São atributos do órgão ou do agente público, inerentes ao cargo ou à função que desempenha na estrutura da organização administrativa, como revelou Hely Lopes Meirelles(Justitia, 123:188, n. 17). As prerrogativas dizem respeito ao cargo enquanto as garantias, por outro lado, são da pessoa, do órgão, do oficio, da instituição.
Afinal, como se tem das lições de Carlos Maximiliano (Hermenêutica e aplicação do direito), as normas de ordem pública têm aplicação restrita.
Não cabe falar para o caso em analogia que se entende como procedimento pelo qual se atribui a um caso não-regulamentado a mesma disciplina que a um caso regulamentado semelhante. Como lecionou Norberto Bobbio (Teoria do Ordenamento Jurídico), há na analogia uma tendência do ordenamento jurídico a expandir-se.
Na analogia é preciso que entre os dois casos exista não uma semelhança qualquer, mas uma semelhança relevante, de forma que haja uma qualidade comum a ambos.

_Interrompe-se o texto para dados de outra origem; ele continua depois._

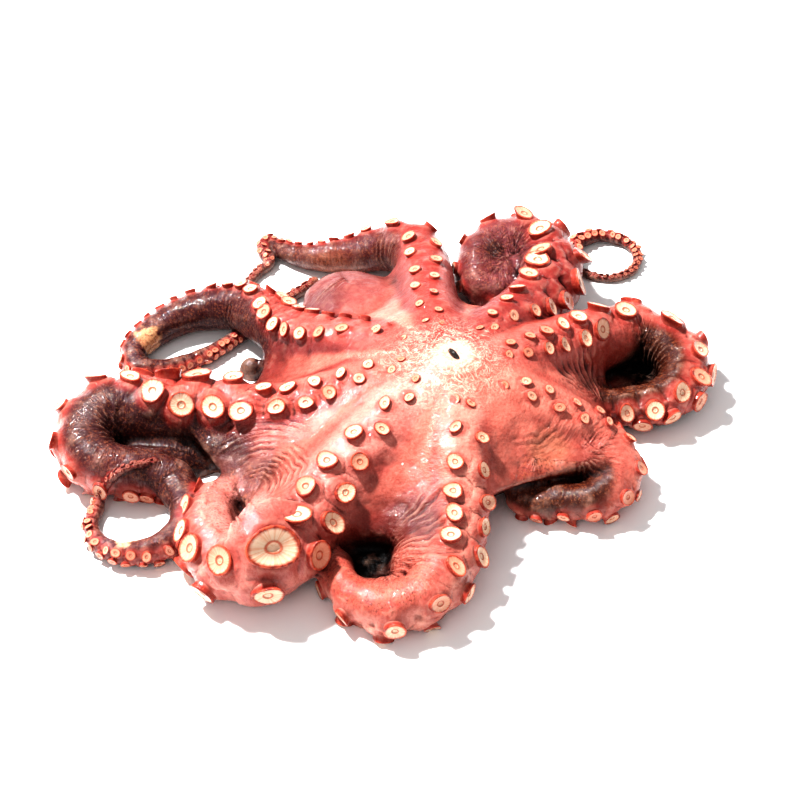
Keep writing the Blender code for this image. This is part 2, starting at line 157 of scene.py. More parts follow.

Na analogia há a criação de uma nova norma jurídica; na interpretação extensiva o efeito é da extensão de uma norma para casos não previstos por esta.
O intérprete deve eliminar a amplitude das palavras nessa hipótese constitucional.
Busca-se com tal entendimento uma norma de decisão. Uma norma jurídica adquire verdadeira normatividade quando com a “medida de ordenação” nela contida se decide um caso jurídico, ou se, quando o processo de concretização, já relatado, se completa através de sua aplicação ao caso jurídico a decidir mediante:
a) a criação de uma disciplina regulamentadora(concretização legislativa, regulamentar);
b) através de uma sentença, decisão judicial(concretização judicial);
c) através da prática de atos individuais pelas autoridades(concretização administrativa).
Em qualquer dos casos, uma norma jurídica que era potencialmente normativa ganha uma normatividade atual e imediata através de sua passagem a norma de decisão que regula concreta e vinculativamente o caso carecido de solução normativa.
Num Estado de direito democrático, o trabalho metódico de concretização é um trabalho normativamente orientado, como ensinou Canotilho (Direito Constitucional e Teoria da Constituição, 4ª edição, pág. 1.185).
O jurista concretizador deve tralhar a partir do texto da norma, editado pela autoridade democrática e juridicamente legitimadas pela ordem constitucional. A norma de decisão, que representa a medida de ordenação imediata e concretamente aplicável a um problema não é um uma grandeza autônoma, independente da norma jurídica, nem uma decisão voluntarista do sujeito da concretização; deve, sim, reconduzir-se sempre à norma jurídica geral.
A distinção positiva das funções concretizadoras destes vários agentes depende da própria constituição. O que quis a Constituição? Impedir um tratamento privilegiado dos seus órgãos em detrimento do princípio da igualdade e da República, que um princípio democrático qualificado.
Por ilícitos cometidos fora do cargo e fora de sua função o governador deve ser julgado em primeira instância, que é o foro de competência para julgamento de todos os cidadãos, independente do cargo que exerça.
A República não aceita a diversidade de leis aplicáveis a casos substancialmente iguais, as jurisdições especiais.